I consume.  I recycle.  But I don’t mean it.  I am an Artist.  My shopping
is subversive. 

is your worldview informed by the accidental thatecherism of academic doxa
in the wake of deconstruction?  Suspicion of any political argument, any
social category, because they are "totalising" and we all know that
totalising and totalitarian share a first syllable? 

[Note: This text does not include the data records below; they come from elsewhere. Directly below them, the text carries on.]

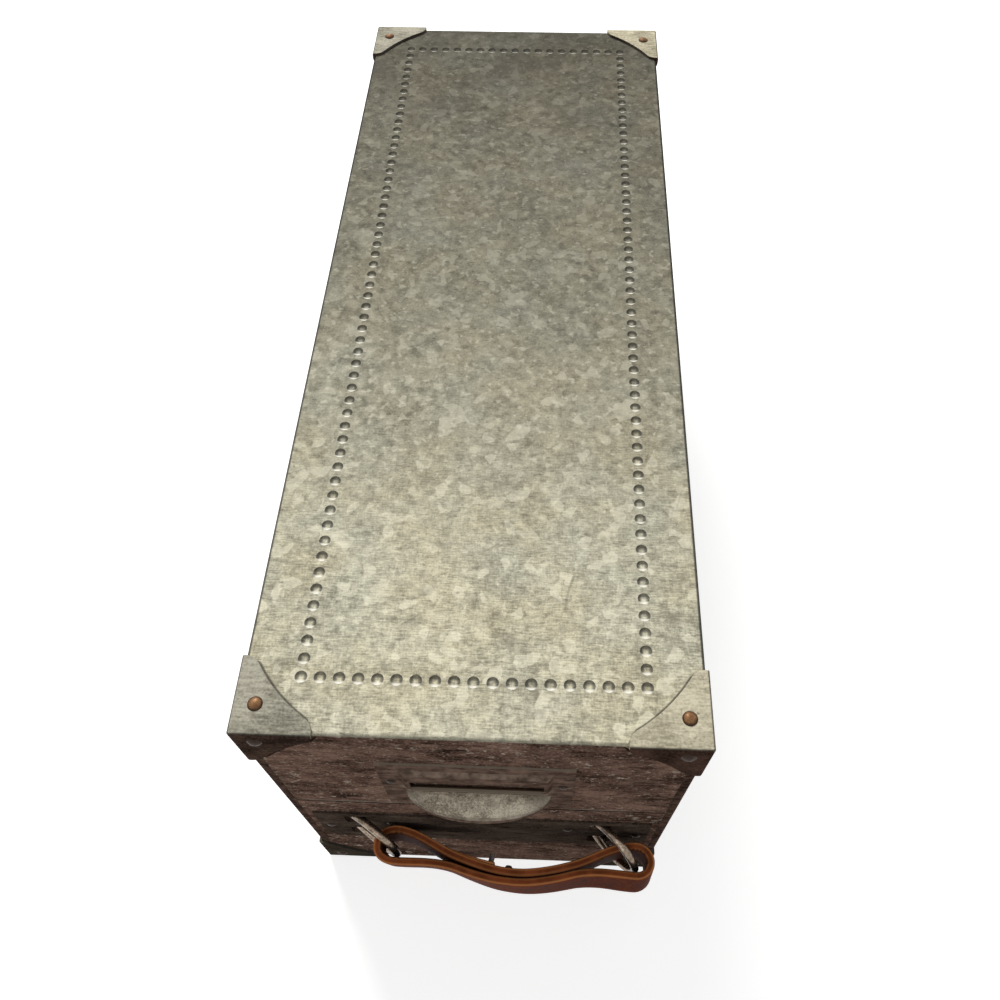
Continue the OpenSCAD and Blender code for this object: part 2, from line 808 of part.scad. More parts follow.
// The filled hood: sections from end to end with a cap at each end
module hood_solid(half, out, drop, back, low) {
    k = pull_m + 4;
    points = [for (i = [0 : pull_n])
        each hood_section(pull_side + (180 - 2 * pull_side) * i / pull_n,
            half, out, drop, back, low)];
    faces = concat(
        [[for (j = [0 : k - 1]) j]],
        [[for (j = [k - 1 : -1 : 0]) pull_n * k + j]],
        [for (i = [0 : pull_n - 1]) for (j = [0 : k - 1]) for (t = [0, 1])
            t == 0 ? [i * k + j, (i + 1) * k + j, i * k + (j + 1) % k]
                : [i * k + (j + 1) % k, (i + 1) * k + j, (i + 1) * k + (j + 1) % k]]);
    polyhedron(points, faces);
}

// The hooded finger pull as one sheet, open below and towards the wall
module pull_hood() {
    translate([holder_x, -box_l / 2 - holder_t + 0.1, pull_z]) difference() {
        hood_solid(pull_w / 2, pull_out - holder_t + 0.1, pull_drop / (1 - cos(pull_turn)), 0, 0.1);
        translate([0, 0, -holder_t])
            hood_solid(pull_w / 2 - holder_t, pull_out - 2 * holder_t + 0.1,
                pull_drop / (1 - cos(pull_turn)), 1, 3);
    }
}

// Stamped label holder: back plate, raised card frame, window and finger pull
module label_pull() {
    plate_z = base_h + holder_z - holder_h / 2;
    color(zinc) placed() difference() {
        union() {
            difference() {
                union() {
                    translate([holder_x - holder_w / 2, -box_l / 2 - holder_t, plate_z])
                        cube([holder_w, holder_t, holder_h]);
                    card_block(0, card_out);
                }
                card_block(holder_t, card_out - holder_t, 1);
                translate([holder_x - window_w / 2, -box_l / 2 - card_out - 1, window_low])
                    cube([window_w, card_out + 1, window_h]);
            }
            pull_hood();
        }
        holder_rivet_places() rivet_hole(holder_t);
    }
}

module label_pull_rivets() {
    color(steel) placed() holder_rivet_places() small_rivet(holder_t + sheet_t);
}

base_wrapper();
base_front_panel();
base_rear_panel();
inner_rim();
base_bracket_front_left();
base_bracket_front_right();
base_bracket_rear_left();
base_bracket_rear_right();
base_bracket_rivets();
handle_plate();
handle_plate_rivets();
ring_left();
ring_right();
handle_strap();
strap_rivets();
hinge_base_leaf_left();
hinge_base_leaf_right();
hinge_pin_left();
hinge_pin_right();
hinge_base_rivets();
lid_wrapper();
lid_front_panel();
lid_rear_panel();
lid_bracket_front_left();
lid_bracket_front_right();
lid_bracket_rear_left();
lid_bracket_rear_right();
lid_bracket_rivets();
label_pull();
label_pull_rivets();
hinge_lid_leaf_left();
hinge_lid_leaf_right();
hinge_lid_rivets();
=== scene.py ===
"""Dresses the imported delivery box: camera, light, materials and the detailed leather strap."""
import json
import math

import bmesh
import bpy
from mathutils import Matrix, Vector


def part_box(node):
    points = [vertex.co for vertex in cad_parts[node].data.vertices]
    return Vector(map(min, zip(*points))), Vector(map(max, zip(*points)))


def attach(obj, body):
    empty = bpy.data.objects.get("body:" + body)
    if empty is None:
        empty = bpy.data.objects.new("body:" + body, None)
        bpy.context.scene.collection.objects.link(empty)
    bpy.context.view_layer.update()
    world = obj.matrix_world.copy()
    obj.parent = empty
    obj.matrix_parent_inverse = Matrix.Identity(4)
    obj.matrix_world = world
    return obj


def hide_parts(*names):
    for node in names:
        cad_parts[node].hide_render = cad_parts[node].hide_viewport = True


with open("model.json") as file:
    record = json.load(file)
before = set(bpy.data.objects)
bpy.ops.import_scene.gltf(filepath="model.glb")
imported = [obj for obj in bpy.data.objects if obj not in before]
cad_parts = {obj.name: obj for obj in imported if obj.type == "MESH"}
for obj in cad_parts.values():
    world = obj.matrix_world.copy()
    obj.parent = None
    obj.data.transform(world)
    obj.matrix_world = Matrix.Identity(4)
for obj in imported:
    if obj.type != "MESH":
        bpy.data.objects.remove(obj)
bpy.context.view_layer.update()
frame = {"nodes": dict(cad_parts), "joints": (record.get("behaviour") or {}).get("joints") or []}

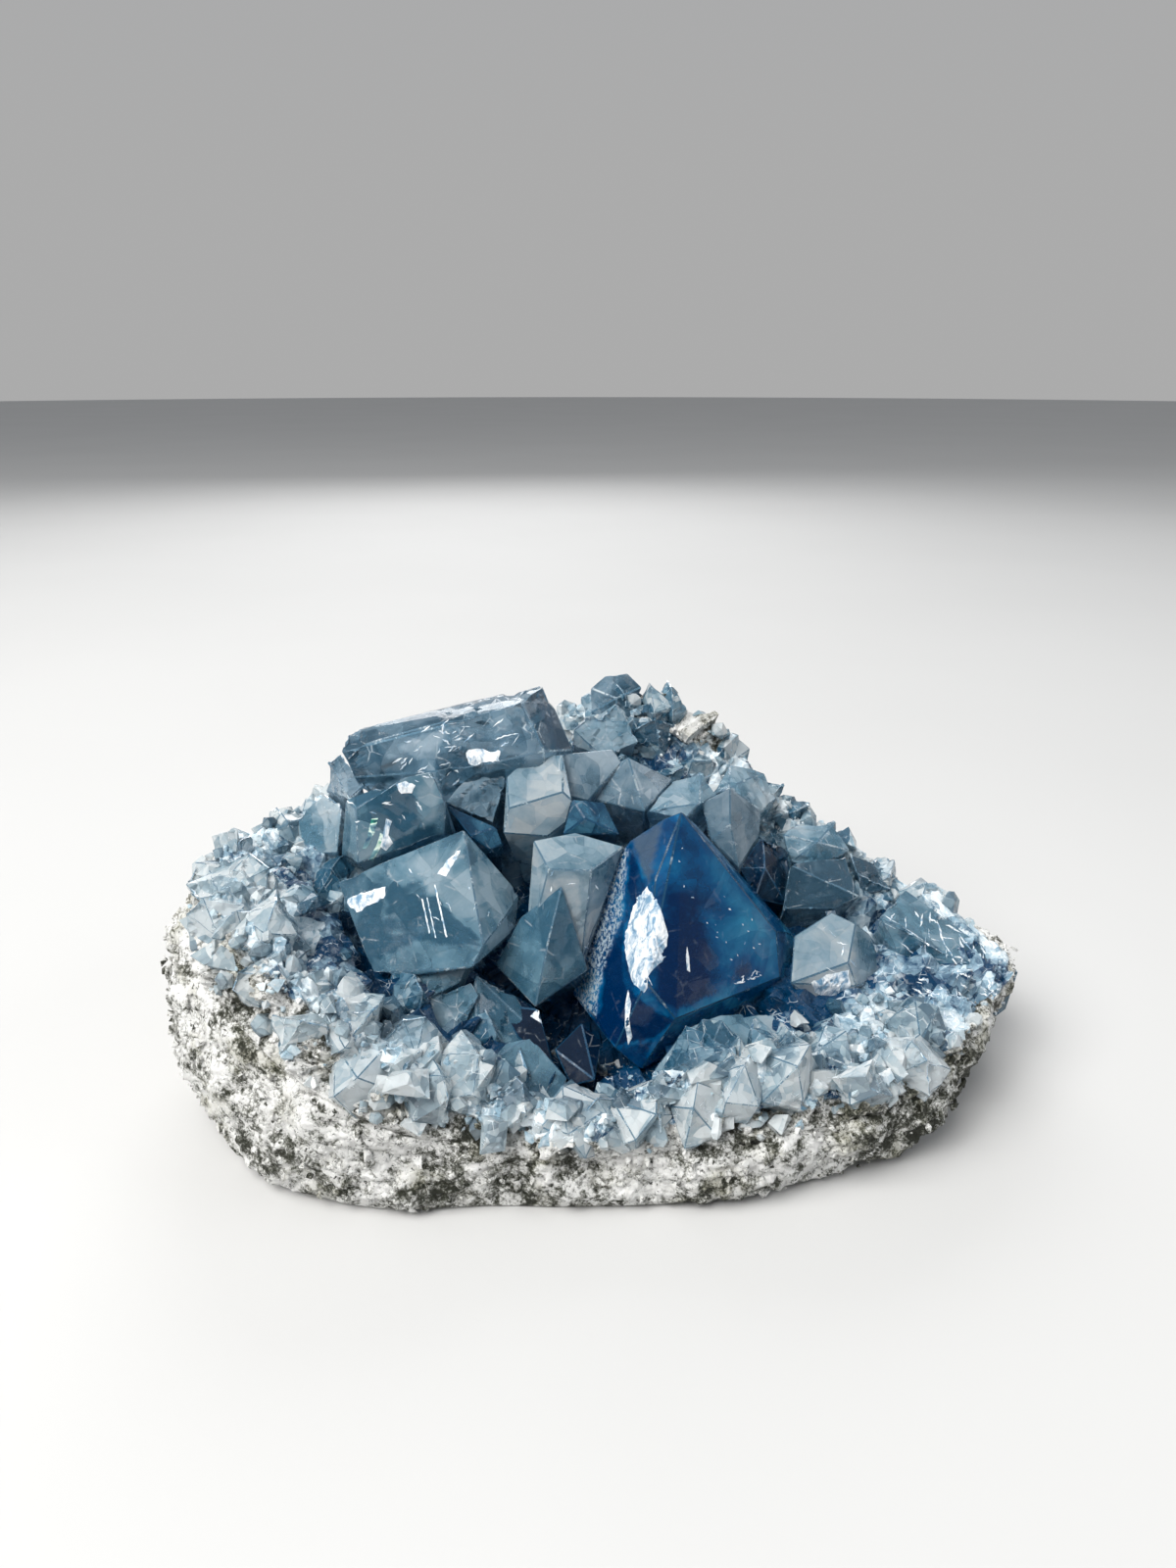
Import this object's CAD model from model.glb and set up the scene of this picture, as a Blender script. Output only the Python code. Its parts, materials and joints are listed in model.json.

Star.power@usa.net writes:
>spread my hopes thin
>>Craig Brozefsky "<craig@red-bean.com> wrote:
>>"jen Hui Bon Hoa" "<epistrophy@yifan.net> writes:
>spare my scars again
>> My question: Is the formula really ‘patent or be patented’?
>> Could your work really be copyrighted by someone else? Perhaps this
>> is why ted byfield copyrights his texts (is that right, ted?). This
>> is why I would consider copyrighting my own production.
>this is why we should/would consider consuming ourselves again, all my
>publications are savory
>stitch up my smiles again
>close down my sales again
>we are rising so
>we are alarming
>on screen 
>we see
>the terrorific pleasures of our own consumption
>
>kno(c)ontroling the konversations
>all channels open
>laid down bare wires and life lines
>calling out reaching empires of [kno]
>your enemies
>
>(is that alright?)

Beyond the pseudo-soundgarden poetry, there is a conflation of opposition
and commodification. 

I write:
I do not want my work to be
>> appropriated by and for causes to which I am personally in
>> ideological opposition.

star.power reads:
> all the bodyminds gathered here agree to be in limited opposition to 
the
> undersigned idealouge

but...

Limited opposition because all opposition is appropriated as it circulates
in commodity form?  Then opposition is a content — there being no clear
distinction form/content, you would think that oppositional content would
inflect form.  But maybe not.  For personal reasons, political reasons, it
matters to me that what I produce involves some level of critical
engagement with the social order under which I find myself.  It is
frustrating that consumption and/or appropriation, partly as a function of
commodification, partly as a function of their persistence across time and
the fact that this persistence opens them to multiple contextualisations,
mostly as a function of the range of social or interpretive practices
shaped by this order and its primary mechanisms of cultural reproduction
tends to wear this critical engagement away. It is not clear to me that
irony and capitulation are the answer. 

I believe that political action is possible and that an alternative to
this social order is desirable. I think that the dominant context that
shapes the possibilities of political action is the implosion of the
marxist imaginary. Effectively, this collapse provides a historical
experience of a particular type of oppositional politics, and a void that
can be occupied by a new type of oppositional politics. I believe that
such a politics is desirable, and that it should be instituted around the
notion of autonomy, around the normative idea of direct democracy.  I
therefore think that grappling with questions of politics and political
strategy are worthwhile.  - I do not see how these questions necessarily
blur into fantasies of control.  But perhaps you do.  I would perhaps be
interested in seeing how you worked out this linkage, this rationale for
hiding in the private space of irony, if you have worked it out. 

there are an infinite number of ways to rationalise checking out.  The
dance of commodities and the devices that frame them advance these reasons
continually.  It is more difficult to resist them than it is to give in
and then hide behind a world-weariness, a boredom, with the vague hint of
"I am more radical than you" as a rhetoric of legitimation. 

Want the logic again? 

Appropriation of oppositional work by the dominant order silences the
oppositionality of the work. there is what marcuse called repressive
tolerance, which has been rediscovered and renamed repeatedly by theorists
in different domains (museumification and so forth). 

This is what I’m talking about: 
	
Has not this society, glutted with aetheticism, already integrated former
romanticisms, surrealism, existentialism and even Marxism up to a point?
It has, indeed, through trade, in the form of commodities. That which
yesterday was reviled today becomes cultural consumer-goods, consumption
thus engulfs what was intended to give meaning and direction.’

                   – Lefebvre, _Everyday Life in the Modern World_.